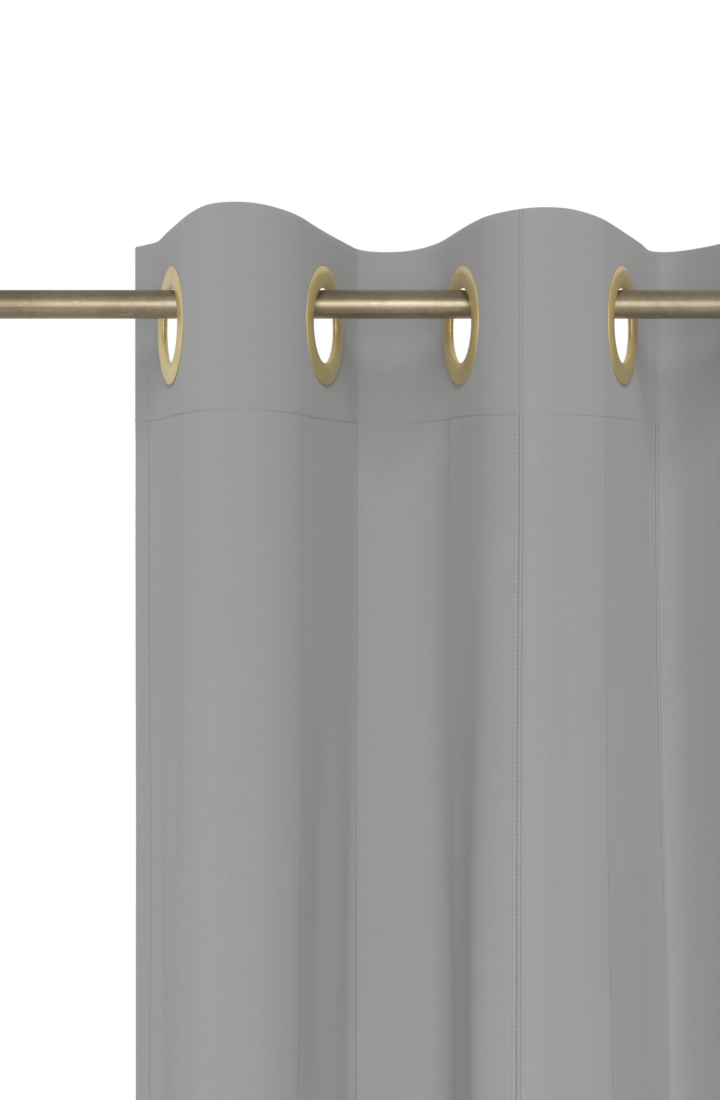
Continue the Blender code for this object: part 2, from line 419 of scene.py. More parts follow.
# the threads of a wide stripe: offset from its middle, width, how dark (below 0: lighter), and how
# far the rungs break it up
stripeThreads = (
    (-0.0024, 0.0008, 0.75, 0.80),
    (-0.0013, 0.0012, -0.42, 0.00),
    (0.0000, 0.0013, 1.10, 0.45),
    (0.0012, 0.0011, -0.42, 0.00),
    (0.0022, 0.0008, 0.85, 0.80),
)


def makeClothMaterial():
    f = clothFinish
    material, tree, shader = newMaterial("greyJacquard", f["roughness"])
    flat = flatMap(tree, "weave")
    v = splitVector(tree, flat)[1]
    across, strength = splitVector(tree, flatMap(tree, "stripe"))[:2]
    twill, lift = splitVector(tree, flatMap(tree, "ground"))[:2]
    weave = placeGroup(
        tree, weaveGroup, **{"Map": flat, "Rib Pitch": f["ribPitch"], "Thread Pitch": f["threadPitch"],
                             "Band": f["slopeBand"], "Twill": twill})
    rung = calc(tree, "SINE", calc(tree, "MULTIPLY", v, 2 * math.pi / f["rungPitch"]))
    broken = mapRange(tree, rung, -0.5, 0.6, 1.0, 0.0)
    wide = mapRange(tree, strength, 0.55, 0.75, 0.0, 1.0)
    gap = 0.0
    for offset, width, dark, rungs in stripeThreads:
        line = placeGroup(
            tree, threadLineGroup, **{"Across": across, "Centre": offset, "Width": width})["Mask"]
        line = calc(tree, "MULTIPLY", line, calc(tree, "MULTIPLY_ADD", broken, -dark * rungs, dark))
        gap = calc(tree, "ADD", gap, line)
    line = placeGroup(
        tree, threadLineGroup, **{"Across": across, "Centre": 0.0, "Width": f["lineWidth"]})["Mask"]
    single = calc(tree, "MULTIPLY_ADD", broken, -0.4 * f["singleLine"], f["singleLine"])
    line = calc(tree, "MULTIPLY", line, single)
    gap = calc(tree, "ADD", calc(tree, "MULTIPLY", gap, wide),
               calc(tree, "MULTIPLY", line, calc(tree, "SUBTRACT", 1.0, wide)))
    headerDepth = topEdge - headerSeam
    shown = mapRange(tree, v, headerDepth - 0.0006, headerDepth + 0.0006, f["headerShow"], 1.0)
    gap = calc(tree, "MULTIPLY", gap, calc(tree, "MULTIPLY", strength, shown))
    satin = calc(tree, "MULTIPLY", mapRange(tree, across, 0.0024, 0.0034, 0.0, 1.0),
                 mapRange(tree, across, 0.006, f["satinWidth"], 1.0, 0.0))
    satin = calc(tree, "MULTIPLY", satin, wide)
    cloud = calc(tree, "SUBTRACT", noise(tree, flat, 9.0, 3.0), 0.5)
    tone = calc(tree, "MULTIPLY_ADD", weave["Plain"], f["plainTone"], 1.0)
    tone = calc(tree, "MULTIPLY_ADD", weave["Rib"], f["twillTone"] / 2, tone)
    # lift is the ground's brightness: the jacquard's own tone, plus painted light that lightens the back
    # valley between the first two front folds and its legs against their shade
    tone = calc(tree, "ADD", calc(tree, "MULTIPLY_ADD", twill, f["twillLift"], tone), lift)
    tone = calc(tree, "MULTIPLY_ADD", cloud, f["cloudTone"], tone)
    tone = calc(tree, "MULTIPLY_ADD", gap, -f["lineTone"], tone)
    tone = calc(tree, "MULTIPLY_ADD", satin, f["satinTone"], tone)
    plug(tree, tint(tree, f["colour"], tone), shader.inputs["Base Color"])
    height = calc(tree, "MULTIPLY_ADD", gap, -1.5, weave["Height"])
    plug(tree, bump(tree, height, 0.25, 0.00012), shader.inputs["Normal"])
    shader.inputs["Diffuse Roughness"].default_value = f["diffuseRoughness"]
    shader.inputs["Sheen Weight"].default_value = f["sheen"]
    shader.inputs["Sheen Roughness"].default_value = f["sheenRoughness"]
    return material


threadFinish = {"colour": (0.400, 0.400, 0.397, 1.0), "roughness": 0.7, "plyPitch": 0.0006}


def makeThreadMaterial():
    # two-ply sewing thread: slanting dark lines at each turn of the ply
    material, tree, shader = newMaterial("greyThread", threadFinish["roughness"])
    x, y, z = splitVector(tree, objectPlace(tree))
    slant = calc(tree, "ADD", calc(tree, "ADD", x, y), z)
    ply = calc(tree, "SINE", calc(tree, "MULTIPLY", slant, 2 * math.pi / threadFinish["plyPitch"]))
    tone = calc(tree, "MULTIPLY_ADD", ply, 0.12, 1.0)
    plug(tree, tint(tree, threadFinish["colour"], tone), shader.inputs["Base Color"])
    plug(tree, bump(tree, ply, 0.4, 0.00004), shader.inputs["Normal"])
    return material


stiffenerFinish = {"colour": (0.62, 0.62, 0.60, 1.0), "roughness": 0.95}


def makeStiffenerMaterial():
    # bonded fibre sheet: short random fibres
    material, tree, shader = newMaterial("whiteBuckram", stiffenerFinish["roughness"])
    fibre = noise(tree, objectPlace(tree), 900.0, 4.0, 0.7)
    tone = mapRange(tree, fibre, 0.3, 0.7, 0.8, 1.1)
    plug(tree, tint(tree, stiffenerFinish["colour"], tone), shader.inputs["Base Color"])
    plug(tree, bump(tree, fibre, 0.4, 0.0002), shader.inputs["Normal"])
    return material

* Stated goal
Where a line above includes "from", copy that line.

* Response for this exercise
Continue the Blender code for this object: part 2, from line 419 of scene.py. More parts follow.
# the threads of a wide stripe: offset from its middle, width, how dark (below 0: lighter), and how